** start Recorded data **

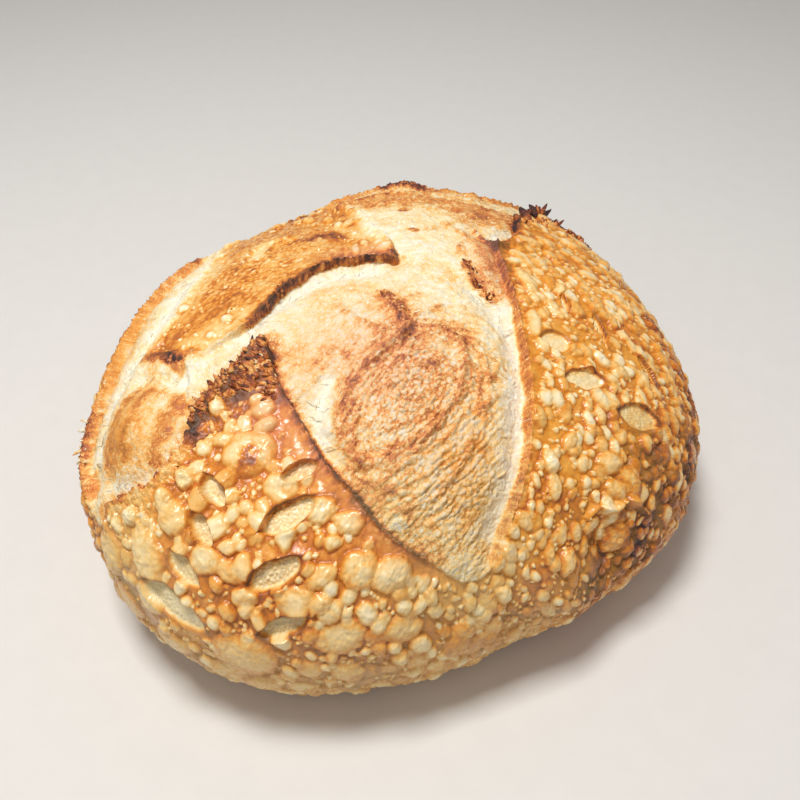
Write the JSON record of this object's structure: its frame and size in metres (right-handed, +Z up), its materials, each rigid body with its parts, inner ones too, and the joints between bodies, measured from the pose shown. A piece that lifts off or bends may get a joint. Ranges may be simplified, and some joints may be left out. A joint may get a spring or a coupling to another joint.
{
  "type": "sourdough loaf",
  "caption": "Round free-standing bread loaf with a flat base, a blistered crust, and curved cuts that opened into raised flaps over pale crumb.",
  "frame": {"origin": "under the middle of the loaf, at the level it stands on", "axes": "+Z up, -Y towards the side with the pointed front flap, +X to the right of that side"},
  "size_m": [0.2266, 0.2366, 0.1026],
  "materials": {
    "crust": null
  },
  "bodies": {
    "root": {"loaf": "crust"}
  },
  "joints": []
}
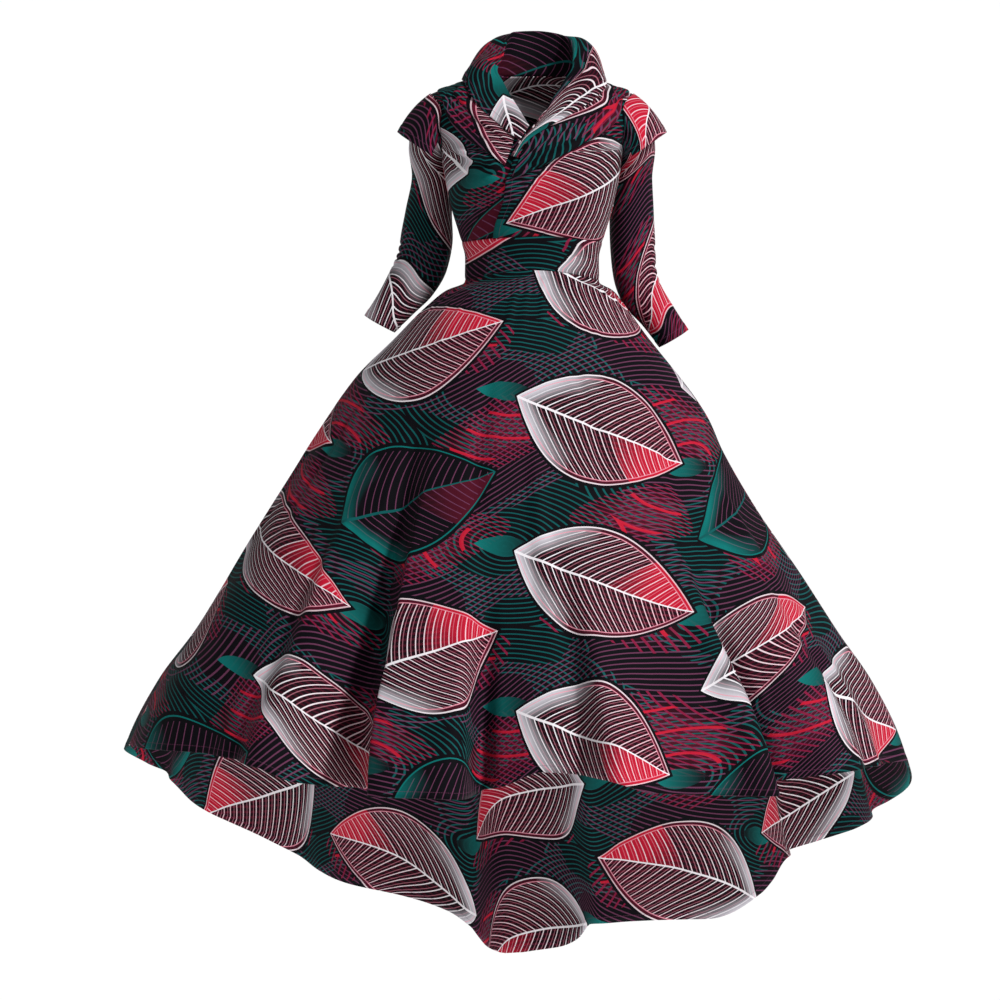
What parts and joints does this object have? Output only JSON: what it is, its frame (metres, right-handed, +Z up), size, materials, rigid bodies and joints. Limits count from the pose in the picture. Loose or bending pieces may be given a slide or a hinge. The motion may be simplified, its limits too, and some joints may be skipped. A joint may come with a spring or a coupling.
{
  "type": "wax-print cotton high-low circle-skirt dress",
  "caption": "Worn wrap-front dress with a rolled shawl collar, draped shoulder layers, capped fitted sleeves, a waistband and a full skirt whose hem drops at the back.",
  "frame": {"origin": "on the garment's centre plane at shoulder height, where the dress rests on its wearer's shoulders", "axes": "-Y is the front, +X is the wearer's left, +Z is up"},
  "size_m": [1.3422, 1.268, 1.6316],
  "materials": {
    "wax_print_cotton": "printed plain-weave cotton with a soft sheen"
  },
  "bodies": {
    "root": {"bodice_front_left": "wax_print_cotton", "bodice_front_right": "wax_print_cotton", "bodice_back": "wax_print_cotton", "waistband": "wax_print_cotton", "collar": "wax_print_cotton", "drape_left": "wax_print_cotton", "drape_right": "wax_print_cotton", "cap_left": "wax_print_cotton", "cap_right": "wax_print_cotton", "sleeve_left": "wax_print_cotton", "sleeve_right": "wax_print_cotton", "skirt_front": "wax_print_cotton", "skirt_back": "wax_print_cotton"}
  },
  "joints": []
}
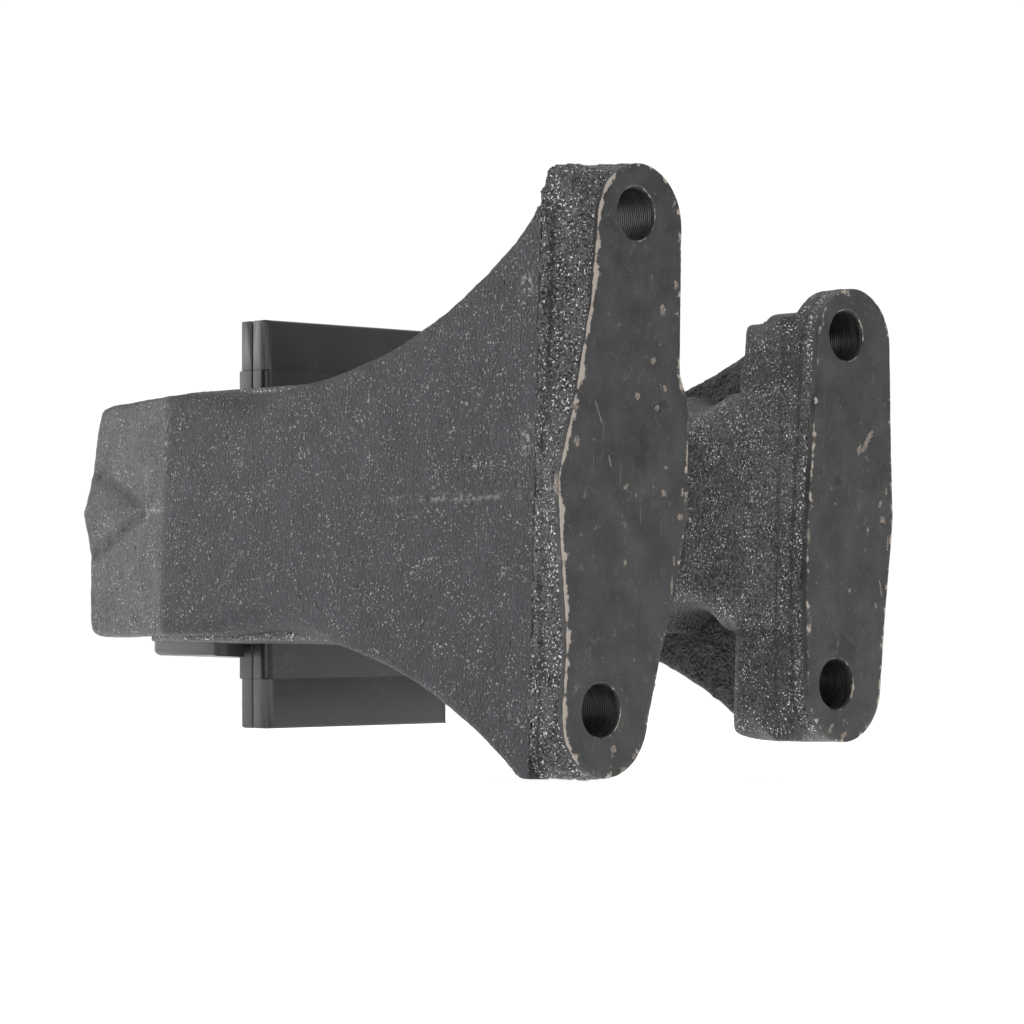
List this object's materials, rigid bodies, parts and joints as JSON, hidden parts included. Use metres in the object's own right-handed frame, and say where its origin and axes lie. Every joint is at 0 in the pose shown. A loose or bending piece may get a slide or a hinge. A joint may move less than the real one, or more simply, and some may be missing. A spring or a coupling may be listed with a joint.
{
  "type": "cast two-branch manifold bracket",
  "caption": "Cast iron fork of two flared branches with blank two-bolt flanges, joined at the back round a smooth plate-faced insert.",
  "frame": {"origin": "on the near flange's bolting face, at the casting's parting plane", "axes": "+X out of both bolting faces, +Y from the near branch to the far branch, +Z along the near flange towards its upper bolt hole"},
  "size_m": [0.171, 0.1042, 0.1269],
  "materials": {
    "cast_body": "rough sand-cast skin, dark coating with fine bright specks",
    "bolting_face": "smooth machined face under thin dark coating, scratched and chipped at the edges",
    "insert": "smooth moulded skin, satin, with fine parting seams"
  },
  "bodies": {
    "root": {"near_flange": "bolting_face", "far_flange": "bolting_face", "near_outer_wall": "cast_body", "far_outer_wall": "cast_body", "near_rib": "cast_body", "far_rib": "cast_body", "back_bridge": "cast_body", "insert_core": "insert", "upper_face_block": "insert", "upper_backing": "insert", "middle_face_block": "insert", "middle_backing": "insert", "lower_face_block": "insert", "lower_backing": "insert"}
  },
  "joints": []
}
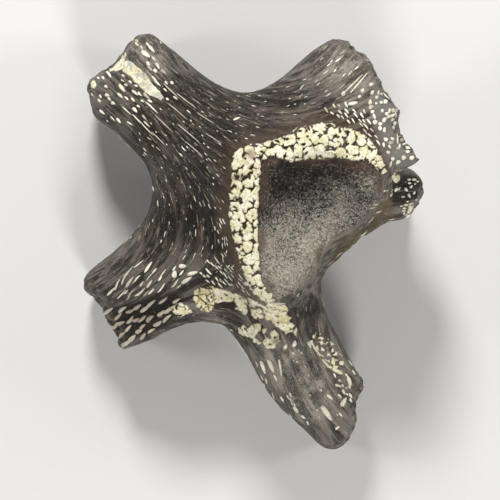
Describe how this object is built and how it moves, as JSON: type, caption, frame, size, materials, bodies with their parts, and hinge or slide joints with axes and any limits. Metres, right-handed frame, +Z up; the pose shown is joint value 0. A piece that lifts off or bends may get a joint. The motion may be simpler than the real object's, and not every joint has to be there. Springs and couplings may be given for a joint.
{
  "type": "fossil turtle vertebra",
  "caption": "Fossil turtle vertebra: star-shaped dark bone with sloping processes, a hollow joint face in a raised spongy rim, and a neural canal below.",
  "frame": {"origin": "on the floor under the middle of the bone's bounding box, with the bone lying as it rests", "axes": "+Z up, from the side that rests on the floor to the rim round the joint face; +Y from the long process towards the wing and the grooved process; +X towards the side with the wing and the stump"},
  "size_m": [0.0178, 0.0218, 0.0111],
  "materials": {
    "fossil_bone": "dark brown-black mineralised bone, semi-gloss, with cream-filled pits along the grain and worn cream spongy bone on the rim"
  },
  "bodies": {
    "root": {"vertebra": "fossil_bone"}
  },
  "joints": []
}
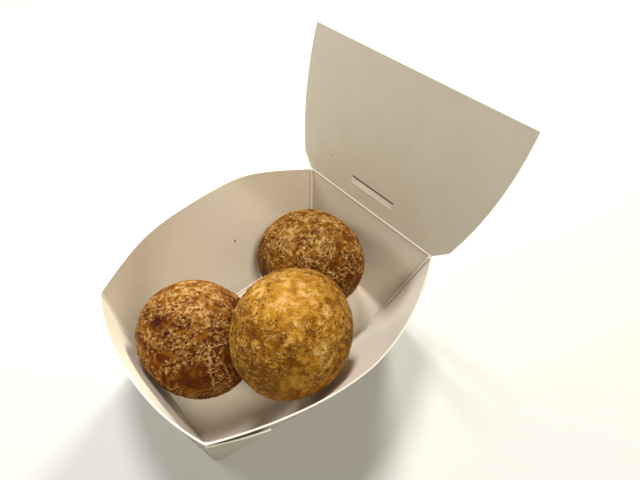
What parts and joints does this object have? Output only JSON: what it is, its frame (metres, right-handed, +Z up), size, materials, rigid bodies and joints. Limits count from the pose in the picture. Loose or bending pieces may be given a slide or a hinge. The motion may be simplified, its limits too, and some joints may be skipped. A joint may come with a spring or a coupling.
{
  "type": "fried batter balls in an open paper tray",
  "caption": "Deep-fried octopus-style batter balls with a browned crust, resting in a folded paperboard takeaway tray with a hinged lid standing open.",
  "frame": {"origin": "middle of the tray floor's underside", "axes": "+Z up, +Y from the middle of the floor towards the back wall that carries the lid, +X to the right seen from the front"},
  "size_m": [0.0948, 0.1133, 0.0988],
  "materials": {
    "tray_board": "matt off-white paperboard",
    "lid_board": "matt off-white paperboard",
    "crust_dark": "reddish brown wrinkled fried crust",
    "crust_golden": "golden wrinkled fried crust",
    "crust_brown": "brown wrinkled fried crust"
  },
  "bodies": {
    "tray": {"tray": "tray_board", "ball_left": "crust_dark", "ball_front": "crust_golden", "ball_back": "crust_brown"},
    "lid": {"lid": "lid_board"}
  },
  "joints": [
    {"name": "lid_hinge", "type": "hinge", "parent": "tray", "child": "lid", "pos_m": [0, 0.05155, 0.0421], "axis": [1, 0, 0], "range_deg": [-80, 79]}
  ]
}
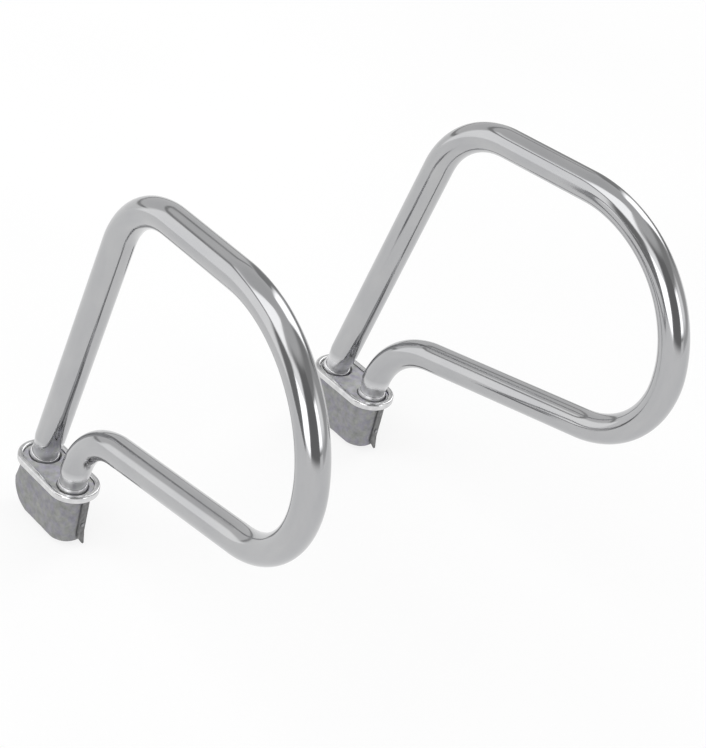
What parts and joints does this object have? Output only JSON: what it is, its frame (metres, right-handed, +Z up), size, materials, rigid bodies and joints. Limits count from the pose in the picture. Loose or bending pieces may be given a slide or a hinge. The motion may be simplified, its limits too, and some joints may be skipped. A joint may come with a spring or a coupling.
{
  "type": "ladder stabilizer",
  "caption": "Pair of polished bent-tube stand-off loops with oblong cast plug feet that seat in the ends of a ladder's stiles.",
  "frame": {"origin": "midway between the two feet, in the plane of the rims' undersides, where they rest on the ends of the stiles", "axes": "+Z up along the stiles, +X from the climber towards the wall that the noses rest on, +Y to the climber's left"},
  "size_m": [0.3784, 0.3814, 0.3685],
  "materials": {
    "polished_tube": "polished",
    "polished_rim": "polished",
    "cast_foot": "as cast",
    "collar": "satin",
    "hardware": "plain",
    "spring_strip": "plain"
  },
  "bodies": {
    "right_unit": {"right_loop_tube": "polished_tube", "right_foot_casting": "cast_foot", "right_rim_band": "polished_rim", "right_collar_long": "collar", "right_collar_short": "collar", "right_insert_long": "hardware", "right_insert_short": "hardware", "right_set_screw_long": "hardware", "right_set_screw_short": "hardware", "right_retaining_strip": "spring_strip", "right_strip_rivet": "hardware"},
    "left_unit": {"left_loop_tube": "polished_tube", "left_foot_casting": "cast_foot", "left_rim_band": "polished_rim", "left_collar_long": "collar", "left_collar_short": "collar", "left_insert_long": "hardware", "left_insert_short": "hardware", "left_set_screw_long": "hardware", "left_set_screw_short": "hardware", "left_retaining_strip": "spring_strip", "left_strip_rivet": "hardware"}
  },
  "joints": [
    {"name": "pair_spacing", "type": "slide", "parent": "right_unit", "child": "left_unit", "axis": [0, 1, 0], "range_m": [-0.02, 0.187]}
  ]
}
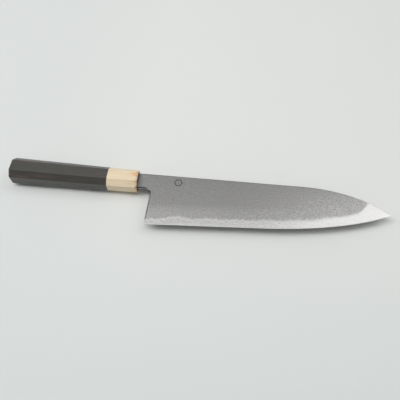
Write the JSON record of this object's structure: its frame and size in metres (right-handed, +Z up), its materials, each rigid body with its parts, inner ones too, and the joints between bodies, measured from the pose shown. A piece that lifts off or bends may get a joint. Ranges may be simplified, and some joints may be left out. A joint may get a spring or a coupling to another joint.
{
  "type": "chef knife",
  "caption": "Long Japanese-style chef's knife with a three-layer blade, bright edge, matte grey sides, tapered octagonal dark handle and a pale horn ferrule.",
  "frame": {"origin": "centre of the bounding box at the level of the handle's lowest facet, on which the knife lies", "axes": "+X to the tip along the handle's axis, +Y to the spine, +Z up, across the blade's thickness"},
  "size_m": [0.3932, 0.0614, 0.0228],
  "materials": {
    "core": "ground and polished high-carbon steel, fine lengthwise scratches",
    "cladding": "matte pear-skin hammered and blasted soft steel",
    "horn": "polished blond buffalo horn, lengthwise streaks",
    "ebony": "oiled ebony, satin, faint red-brown streaks",
    "softwood": "raw magnolia or similar softwood, hidden",
    "resin": "black resin, satin"
  },
  "bodies": {
    "root": {"core_steel": "core", "right_cladding": "cladding", "left_cladding": "cladding", "ferrule": "horn", "handle_body": "ebony", "dowel": "softwood", "mouth_seal": "resin"}
  },
  "joints": []
}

** end Recorded data **

• Stated exercise: Return every line in the listing that contains the word "type".

• Exercise result:
  "type": "sourdough loaf",
  "type": "wax-print cotton high-low circle-skirt dress",
  "type": "cast two-branch manifold bracket",
Describe how this object is built and how it moves, as JSON: type, caption, frame, size, materials, bodies with their parts, and hinge or slide joints with axes and any limits. Metres, right-handed frame, +Z up; the pose shown is joint value 0. A piece that lifts off or bends may get a joint. The motion may be simpler than the real object's, and not every joint has to be there. Springs and couplings may be given for a joint.
  "type": "fossil turtle vertebra",
  "type": "fried batter balls in an open paper tray",
    {"name": "lid_hinge", "type": "hinge", "parent": "tray", "child": "lid", "pos_m": [0, 0.05155, 0.0421], "axis": [1, 0, 0], "range_deg": [-80, 79]}
  "type": "ladder stabilizer",
    {"name": "pair_spacing", "type": "slide", "parent": "right_unit", "child": "left_unit", "axis": [0, 1, 0], "range_m": [-0.02, 0.187]}
  "type": "chef knife",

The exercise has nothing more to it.